A total of 21 words changed stem
* 10 words changed stem but aren't interesting
  1 merges of groups of stems:
  { morgenstern } + { morgensterne }
* 9 splits of groups of stems:
  { abend abende abendlichen abends | abendstern }
  { eisgeschwister | eisgeschwistern }
  { finster finstere finsteren finsteres | finstern }
  { geschwister | geschwistern }
  { höllengeister | höllengeistern }
  { leit leite leiten leiter leiterin leiters leitest | leitstern }
  { naturgeister | naturgeistern }
  { philister | philistern }
  { vorg | vorgestern }

Of those, morgenstern, abendstern and leitstern are all something-star cases which seem minor improvements; vorg doesn't seem to be a word; the other splits seem unhelpful. Also fenstern is now conflated with fensternische instead of with fenster+fensters, which seems slightly worse but reasonable.

Overall this doesn't seem a worthwhile change. (I tried the extra R1 check to try reduce unwanted changes but it's not really helping - without it there were about twice as many changes, but not worthwhile overall either.)

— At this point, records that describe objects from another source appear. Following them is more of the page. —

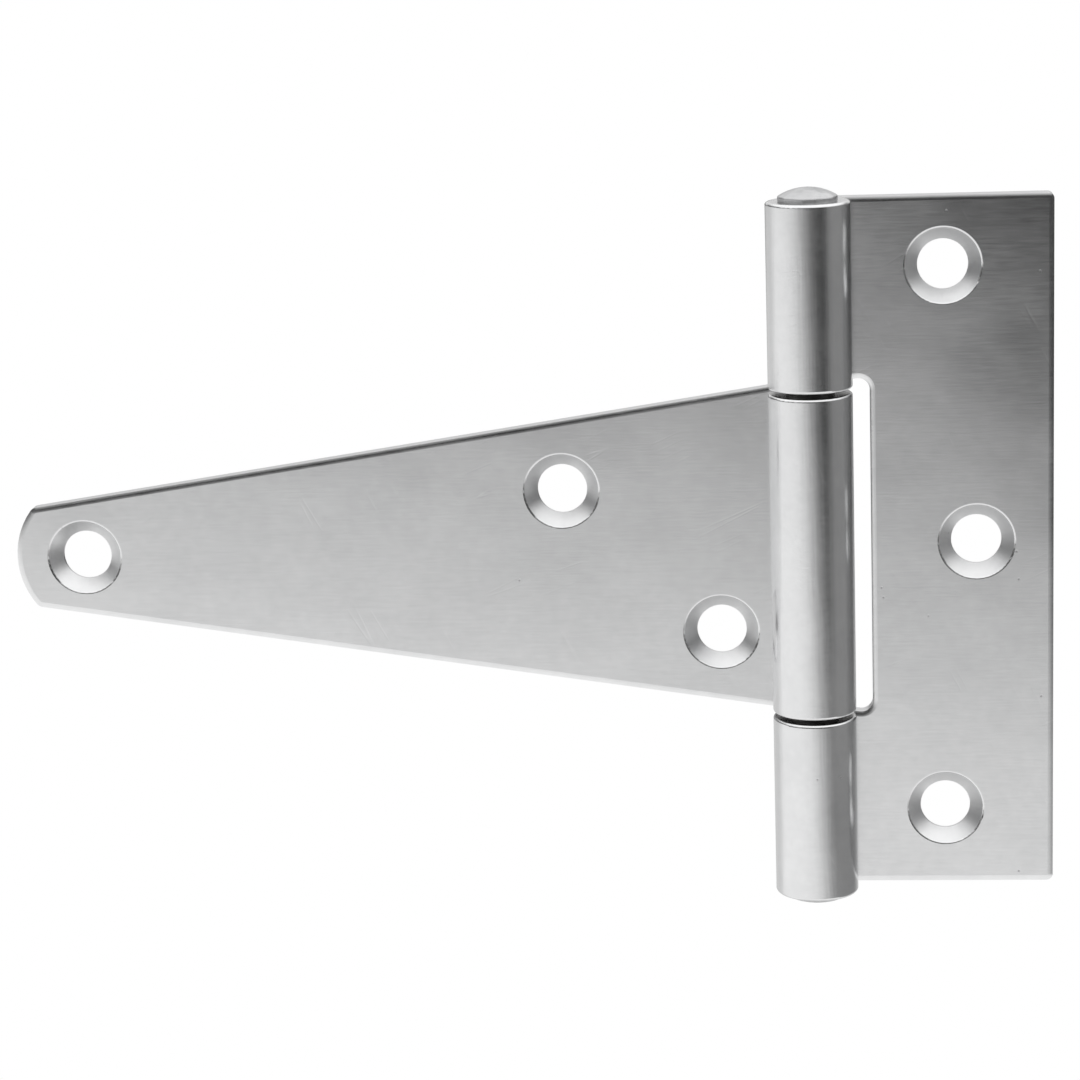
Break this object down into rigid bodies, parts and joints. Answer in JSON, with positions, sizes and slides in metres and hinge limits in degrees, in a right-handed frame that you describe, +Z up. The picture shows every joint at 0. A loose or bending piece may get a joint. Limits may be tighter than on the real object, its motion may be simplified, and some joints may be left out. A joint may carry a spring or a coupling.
{
  "type": "tee hinge",
  "caption": "Light plated steel tee hinge: a tapered strap for the gate and a rectangular leaf for the post, joined by rolled knuckles on a fixed pin.",
  "frame": {"origin": "midway between the post leaf's two outer screw holes, on the plane of the leaf backs, which is the face of the post", "axes": "+Z up along the pin, +X from the strap's tip towards the post leaf, +Y into the post and the gate; the barrel stands forward towards -Y"},
  "size_m": [0.0986, 0.0078, 0.0678],
  "materials": {
    "zinc_sheet": "bright zinc plated cold rolled sheet steel",
    "zinc_pin": "zinc plated wire, peened at both ends"
  },
  "bodies": {
    "post_side": {"post_leaf": "zinc_sheet", "hinge_pin": "zinc_pin"},
    "gate_side": {"strap_leaf": "zinc_sheet"}
  },
  "joints": [
    {"name": "strap_swing", "type": "hinge", "parent": "post_side", "child": "gate_side", "pos_m": [-0.0123, -0.0039, -0.0004], "axis": [0, 0, 1], "range_deg": [-105, 190]}
  ]
}
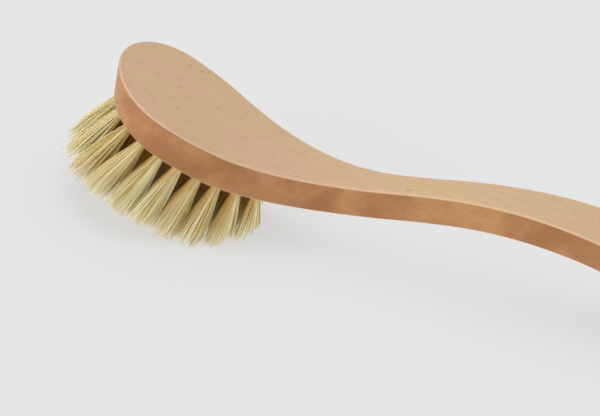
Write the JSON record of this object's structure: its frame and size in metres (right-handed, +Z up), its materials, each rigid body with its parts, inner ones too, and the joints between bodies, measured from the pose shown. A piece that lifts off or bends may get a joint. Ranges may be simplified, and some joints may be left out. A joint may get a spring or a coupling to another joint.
{
  "type": "body dry brush",
  "caption": "Long-handled dry body brush: egg-shaped beech head and curved handle in one board, with fanned tufts of stiff plant fibre set in drilled holes by flat metal anchors",
  "frame": {"origin": "centre of the brush's box in X and Y, on the plane that the heel tufts and the handle's end rest on", "axes": "+X from the tip of the head to the end of the handle, Y across the brush, +Z up, away from the bristles"},
  "size_m": [0.4202, 0.0818, 0.0855],
  "materials": {
    "beech": "fine sanded pale beech, unpainted, satin",
    "plant_fibre": "stiff pale yellow plant fibre, matt",
    "anchor_steel": "flat drawn metal strip, bright"
  },
  "bodies": {
    "root": {"wooden_body": "beech", "tuft_01": "plant_fibre", "tuft_02": "plant_fibre", "tuft_03": "plant_fibre", "tuft_04": "plant_fibre", "tuft_05": "plant_fibre", "tuft_06": "plant_fibre", "tuft_07": "plant_fibre", "tuft_08": "plant_fibre", "tuft_09": "plant_fibre", "tuft_10": "plant_fibre", "tuft_11": "plant_fibre", "tuft_12": "plant_fibre", "tuft_13": "plant_fibre", "tuft_14": "plant_fibre", "tuft_15": "plant_fibre", "tuft_16": "plant_fibre", "tuft_17": "plant_fibre", "tuft_18": "plant_fibre", "tuft_19": "plant_fibre", "tuft_20": "plant_fibre", "tuft_21": "plant_fibre", "tuft_22": "plant_fibre", "tuft_23": "plant_fibre", "tuft_24": "plant_fibre", "tuft_25": "plant_fibre", "tuft_26": "plant_fibre", "tuft_27": "plant_fibre", "tuft_28": "plant_fibre", "tuft_29": "plant_fibre", "tuft_30": "plant_fibre", "tuft_31": "plant_fibre", "tuft_32": "plant_fibre", "tuft_33": "plant_fibre", "tuft_34": "plant_fibre", "tuft_35": "plant_fibre", "tuft_36": "plant_fibre", "tuft_37": "plant_fibre", "tuft_38": "plant_fibre", "anchor_01": "anchor_steel", "anchor_02": "anchor_steel", "anchor_03": "anchor_steel", "anchor_04": "anchor_steel", "anchor_05": "anchor_steel", "anchor_06": "anchor_steel", "anchor_07": "anchor_steel", "anchor_08": "anchor_steel", "anchor_09": "anchor_steel", "anchor_10": "anchor_steel", "anchor_11": "anchor_steel", "anchor_12": "anchor_steel", "anchor_13": "anchor_steel", "anchor_14": "anchor_steel", "anchor_15": "anchor_steel", "anchor_16": "anchor_steel", "anchor_17": "anchor_steel", "anchor_18": "anchor_steel", "anchor_19": "anchor_steel", "anchor_20": "anchor_steel", "anchor_21": "anchor_steel"}
  },
  "joints": []
}
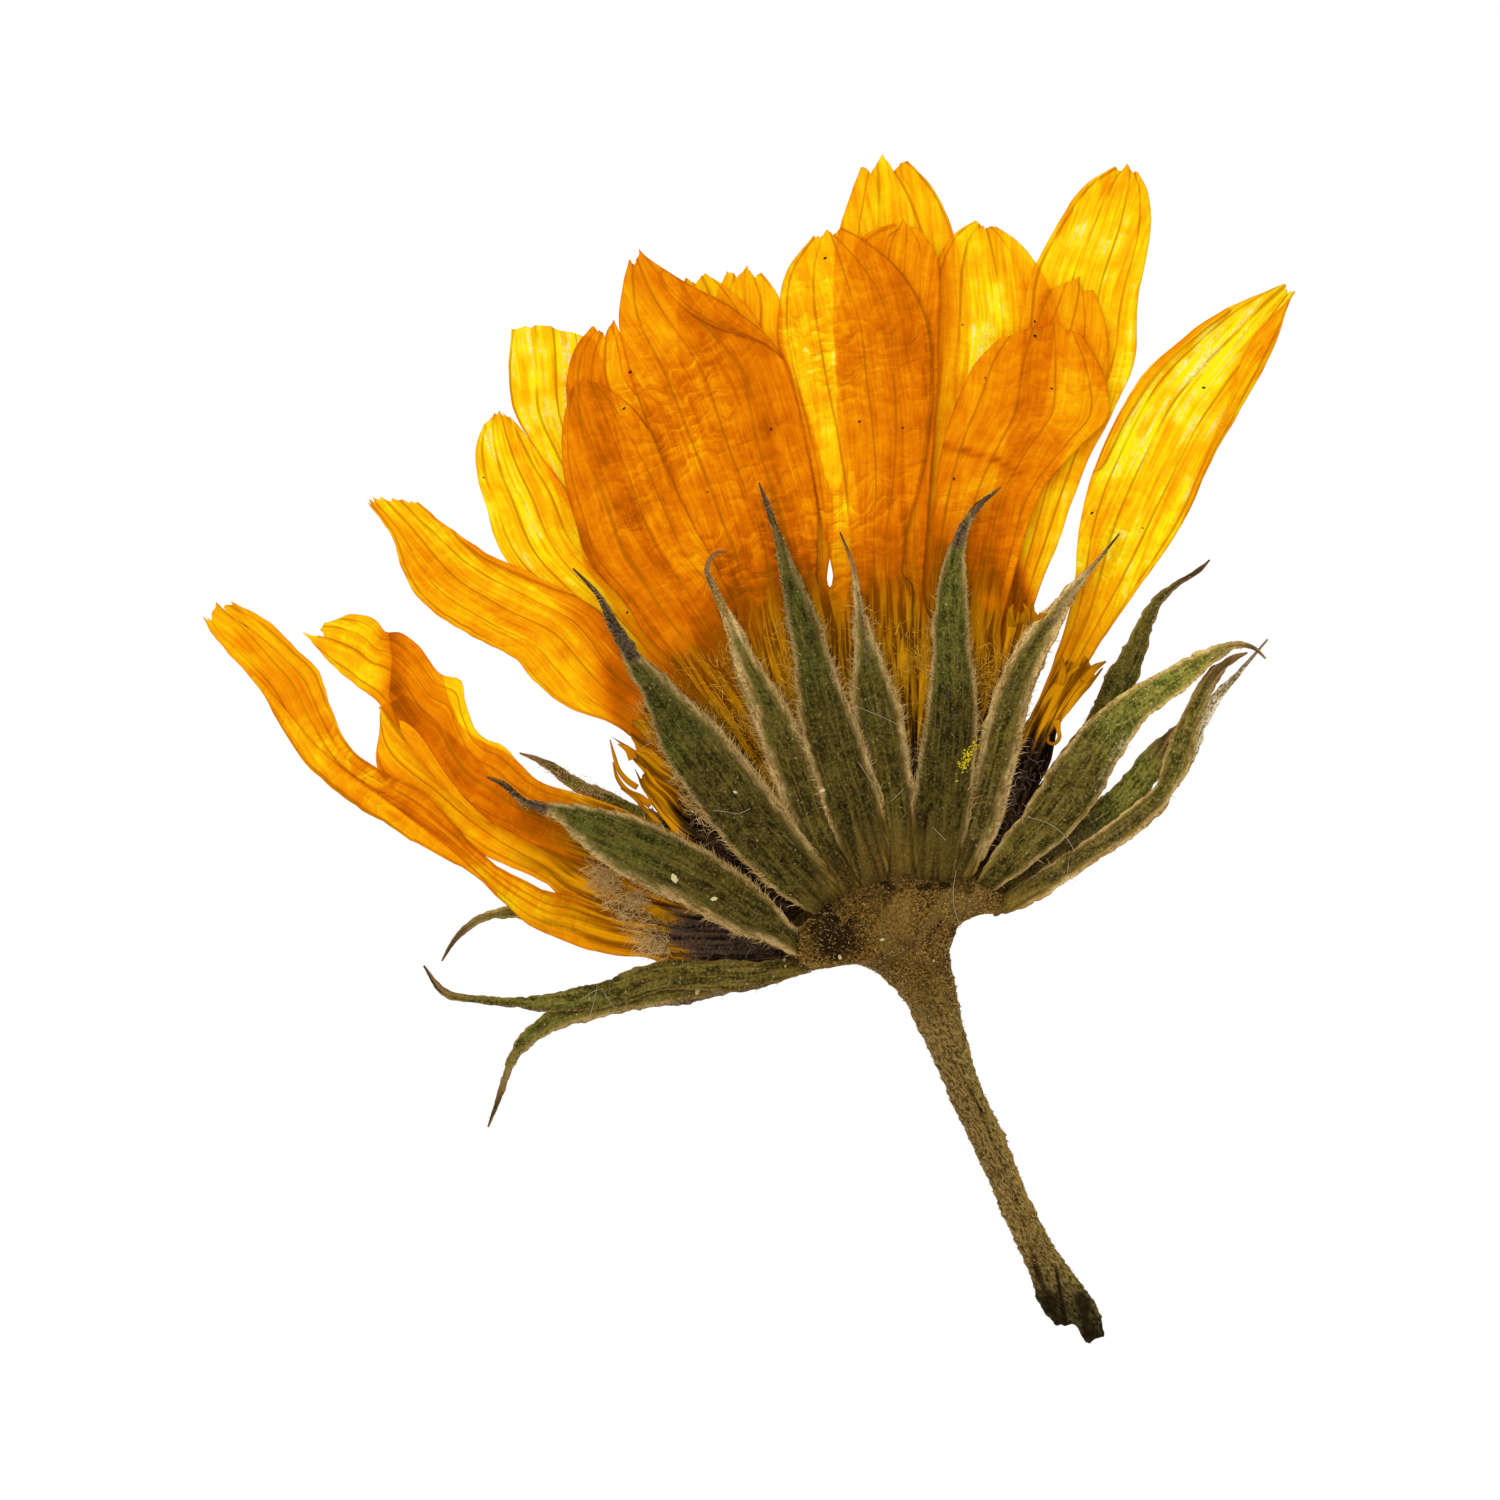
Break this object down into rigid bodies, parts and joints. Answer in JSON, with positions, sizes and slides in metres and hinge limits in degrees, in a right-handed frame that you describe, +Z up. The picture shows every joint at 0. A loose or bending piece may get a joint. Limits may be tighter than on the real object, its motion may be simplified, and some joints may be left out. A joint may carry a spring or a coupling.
{
  "type": "pressed calendula flower",
  "caption": "Pressed dried calendula head lying flat: orange strap petals fanned behind green-brown bracts, with a short cut stalk.",
  "frame": {"origin": "on the flat underside of the receptacle, under its middle, in the plane that the flower rests on", "axes": "+Z up from the surface, towards the side with the bracts; +Y from the cut stalk towards the petals, in the plane"},
  "size_m": [0.0365, 0.0397, 0.0027],
  "materials": {
    "petal": "thin dried orange petal with lengthwise veins that lets light through",
    "bract": "dried olive green leaf tissue with pale hairy edges",
    "floret": "thin dried ochre tissue",
    "stalk": "dry brown-green stalk, finely grooved and grainy"
  },
  "bodies": {
    "root": {"stalk": "stalk", "ray_01": "petal", "ray_02": "petal", "ray_03": "petal", "ray_04": "petal", "ray_05": "petal", "ray_06": "petal", "ray_07": "petal", "ray_08": "petal", "ray_09": "petal", "ray_10": "petal", "ray_11": "petal", "ray_12": "petal", "ray_13": "petal", "ray_14": "petal", "ray_15": "petal", "ray_16": "petal", "ray_17": "petal", "ray_18": "petal", "ray_19": "petal", "bract_01": "bract", "bract_02": "bract", "bract_03": "bract", "bract_04": "bract", "bract_05": "bract", "bract_06": "bract", "bract_07": "bract", "bract_08": "bract", "bract_09": "bract", "bract_10": "bract", "bract_11": "bract", "bract_12": "bract", "bract_13": "bract", "bract_14": "bract", "bract_15": "bract", "bract_16": "bract", "disc_floret_01": "floret", "disc_floret_02": "floret", "disc_floret_03": "floret", "disc_floret_04": "floret", "disc_floret_05": "floret"}
  },
  "joints": []
}
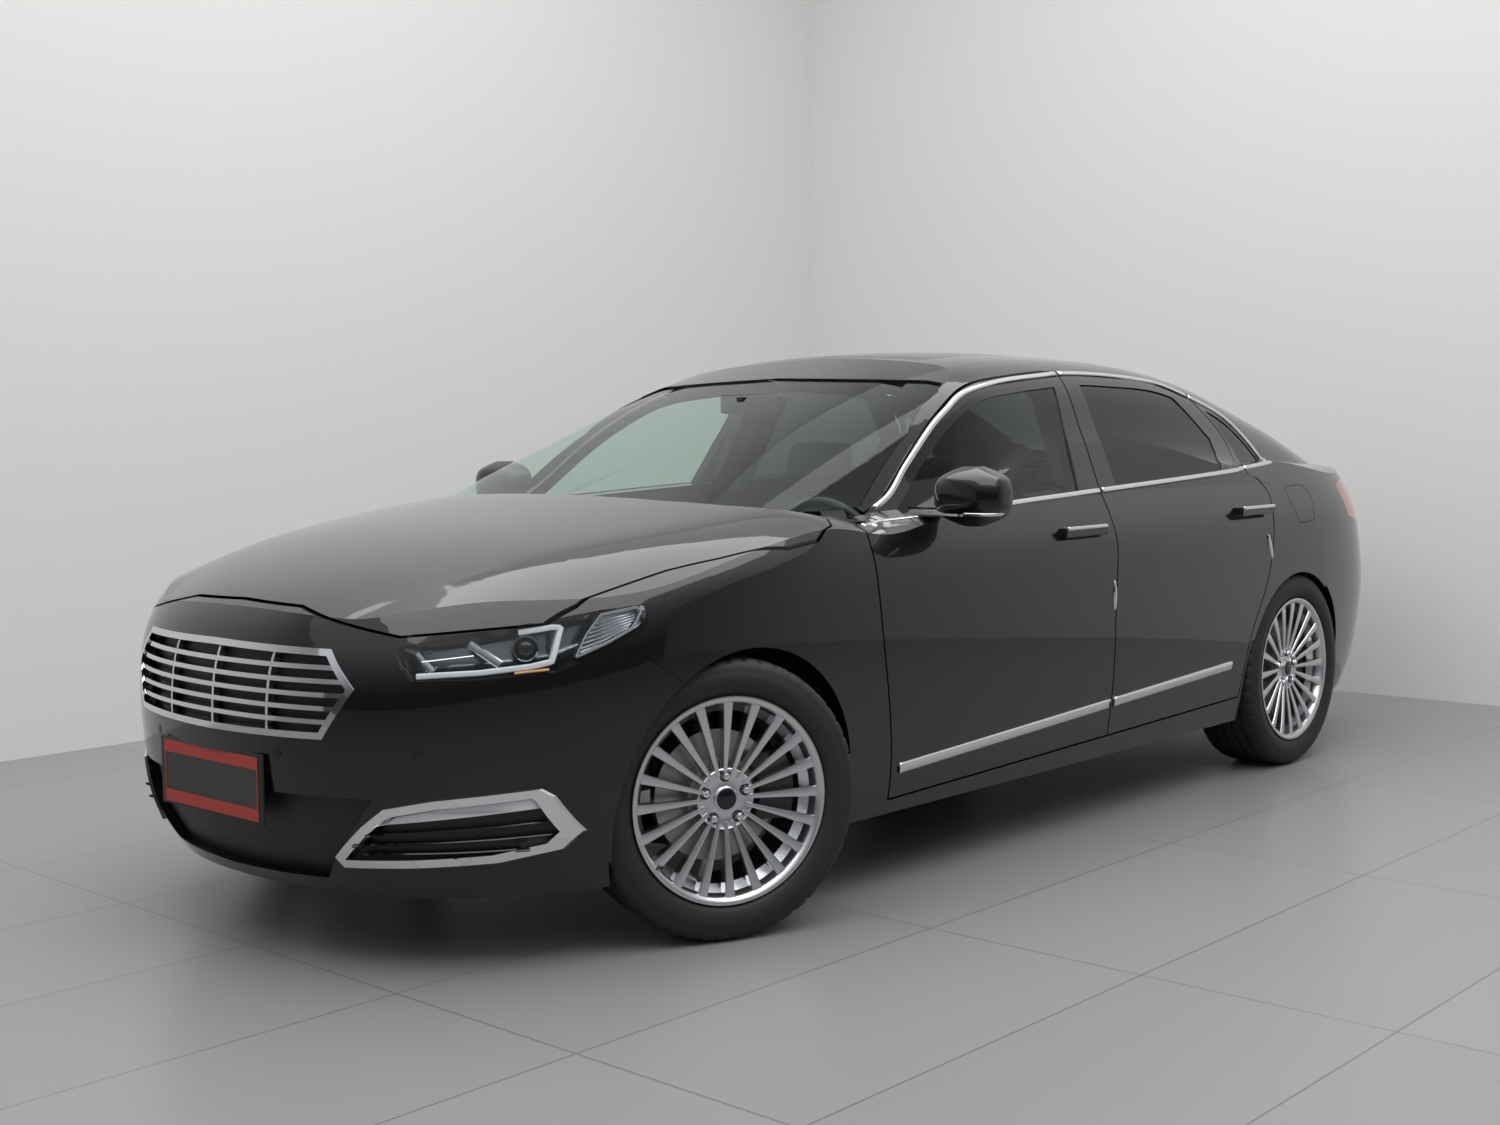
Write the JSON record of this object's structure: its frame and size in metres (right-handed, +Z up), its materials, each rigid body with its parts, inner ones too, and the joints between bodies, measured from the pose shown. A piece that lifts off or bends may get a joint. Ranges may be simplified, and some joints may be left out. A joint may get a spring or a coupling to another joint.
{
  "type": "sedan car",
  "caption": "Four-door family sedan with opening doors, hood and trunk lid, steering front wheels and a hollow cabin.",
  "frame": {"origin": "On the ground at the middle of the car's length and width.", "axes": "+X points forward along the car, +Y to the car's left, +Z up."},
  "size_m": [4.9962, 2.2012, 1.5026],
  "materials": {
    "paint": "gloss black",
    "dark_plastic": "matte",
    "chrome": "polished",
    "clear_lamp": "clear",
    "red_lamp": "gloss",
    "screen_glass": "clear green",
    "dark_glass": "dark tint",
    "side_glass": "clear green",
    "tyre": "matte",
    "alloy": "satin",
    "steel": "satin",
    "iron": "rough",
    "liner": "matte",
    "leather": "matte",
    "plate_blank": "matte"
  },
  "bodies": {
    "body": {"body_side_left": "paint", "fender_left": "paint", "body_side_right": "paint", "fender_right": "paint", "roof_panel": "paint", "windscreen": "screen_glass", "rear_window": "dark_glass", "quarter_windows": "dark_glass", "front_bumper": "paint", "grille": "chrome", "intake_mesh": "dark_plastic", "headlamps": "clear_lamp", "fog_trims": "chrome", "front_plate": "plate_blank", "rear_bumper": "paint", "tail_lamps": "red_lamp", "cowl": "dark_plastic", "firewall": "steel", "floor_pan": "steel", "parcel_shelf": "dark_plastic", "wheel_liners": "liner", "engine_block": "iron", "exhaust": "steel", "front_suspension": "iron", "rear_suspension": "iron", "dashboard": "dark_plastic", "front_seats": "leather", "rear_bench": "leather", "wipers": "dark_plastic"},
    "front_door_left": {"door_front_left": "paint", "glass_front_left": "side_glass", "mirror_left": "paint"},
    "rear_door_left": {"door_rear_left": "paint", "glass_rear_left": "dark_glass"},
    "front_knuckle_left": {"knuckle_left": "iron"},
    "front_wheel_left": {"tyre_front_left": "tyre", "wheel_front_left": "alloy"},
    "rear_wheel_left": {"tyre_rear_left": "tyre", "wheel_rear_left": "alloy"},
    "front_door_right": {"door_front_right": "paint", "glass_front_right": "side_glass", "mirror_right": "paint"},
    "rear_door_right": {"door_rear_right": "paint", "glass_rear_right": "dark_glass"},
    "front_knuckle_right": {"knuckle_right": "iron"},
    "front_wheel_right": {"tyre_front_right": "tyre", "wheel_front_right": "alloy"},
    "rear_wheel_right": {"tyre_rear_right": "tyre", "wheel_rear_right": "alloy"},
    "hood_lid": {"hood": "paint"},
    "trunk": {"trunk_lid": "paint"},
    "steering": {"steering_wheel": "dark_plastic"}
  },
  "joints": [
    {"name": "front_door_left_hinge", "type": "hinge", "parent": "body", "child": "front_door_left", "pos_m": [1.062, 0.941, 0.7], "axis": [0, 0, -1], "range_deg": [0, 65]},
    {"name": "rear_door_left_hinge", "type": "hinge", "parent": "body", "child": "rear_door_left", "pos_m": [-0.12, 0.941, 0.7], "axis": [0, 0, -1], "range_deg": [0, 68]},
    {"name": "front_door_right_hinge", "type": "hinge", "parent": "body", "child": "front_door_right", "pos_m": [1.062, -0.941, 0.7], "axis": [0, 0, 1], "range_deg": [0, 65]},
    {"name": "rear_door_right_hinge", "type": "hinge", "parent": "body", "child": "rear_door_right", "pos_m": [-0.12, -0.941, 0.7], "axis": [0, 0, 1], "range_deg": [0, 68]},
    {"name": "hood_hinge", "type": "hinge", "parent": "body", "child": "hood_lid", "pos_m": [1.13, 0, 1.047], "axis": [0, -1, 0], "range_deg": [0, 55]},
    {"name": "trunk_hinge", "type": "hinge", "parent": "body", "child": "trunk", "pos_m": [-2.079, 0, 1.124], "axis": [0, 1, 0], "range_deg": [0, 80]},
    {"name": "steer_left", "type": "hinge", "parent": "body", "child": "front_knuckle_left", "pos_m": [1.543, 0.735, 0.3515], "axis": [0, 0, 1], "range_deg": [-12.8, 57.2]},
    {"name": "steer_right", "type": "hinge", "parent": "body", "child": "front_knuckle_right", "pos_m": [1.543, -0.735, 0.3515], "axis": [0, 0, 1], "range_deg": [-12.8, 57.2]},
    {"name": "steering_wheel_turn", "type": "hinge", "parent": "body", "child": "steering", "pos_m": [0.56, 0.37, 0.862], "axis": [-0.9135, 0, 0.4067], "range_deg": [-180, 800]},
    {"name": "front_wheel_left_spin", "type": "hinge", "parent": "front_knuckle_left", "child": "front_wheel_left", "pos_m": [1.56869, 0.79796, 0.3515], "axis": [0.3778, 0.9259, 0], "continuous": true},
    {"name": "rear_wheel_left_spin", "type": "hinge", "parent": "body", "child": "rear_wheel_left", "pos_m": [-1.406, 0.803, 0.3515], "axis": [0, 1, 0], "continuous": true},
    {"name": "front_wheel_right_spin", "type": "hinge", "parent": "front_knuckle_right", "child": "front_wheel_right", "pos_m": [1.51731, -0.79796, 0.3515], "axis": [0.3778, 0.9259, 0], "continuous": true},
    {"name": "rear_wheel_right_spin", "type": "hinge", "parent": "body", "child": "rear_wheel_right", "pos_m": [-1.406, -0.803, 0.3515], "axis": [0, 1, 0], "continuous": true}
  ],
  "couplings": [
    {"joint": "steer_right", "follows": "steer_left", "ratio": 1},
    {"joint": "steering_wheel_turn", "follows": "steer_left", "ratio": 13.9}
  ]
}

There's only one motivating example for this change, and no feedback when I asked for it some time ago now.

We could start an exception list of stems to not remove stern from, but I'm not convinced they're common enough to really justify it. My current conclusion is not to try to address this one, but I'm open to discussion, especially if there are more examples which fall into a pattern.

ojwb commented 1 month ago

The change to remove -ers seems the wrong approach to me - the problem here is really that we're overstemming Förderer and Förderern - it would be better to stem those to forder rather than the current ford (which collides with a car brand), though I'm not sure how practical that is to resolve satisfactorily. Fighting overstemming with more overstemming seems problematic though.

@OlgaGuselnikova Do you have more examples of cases that the -ers change helps?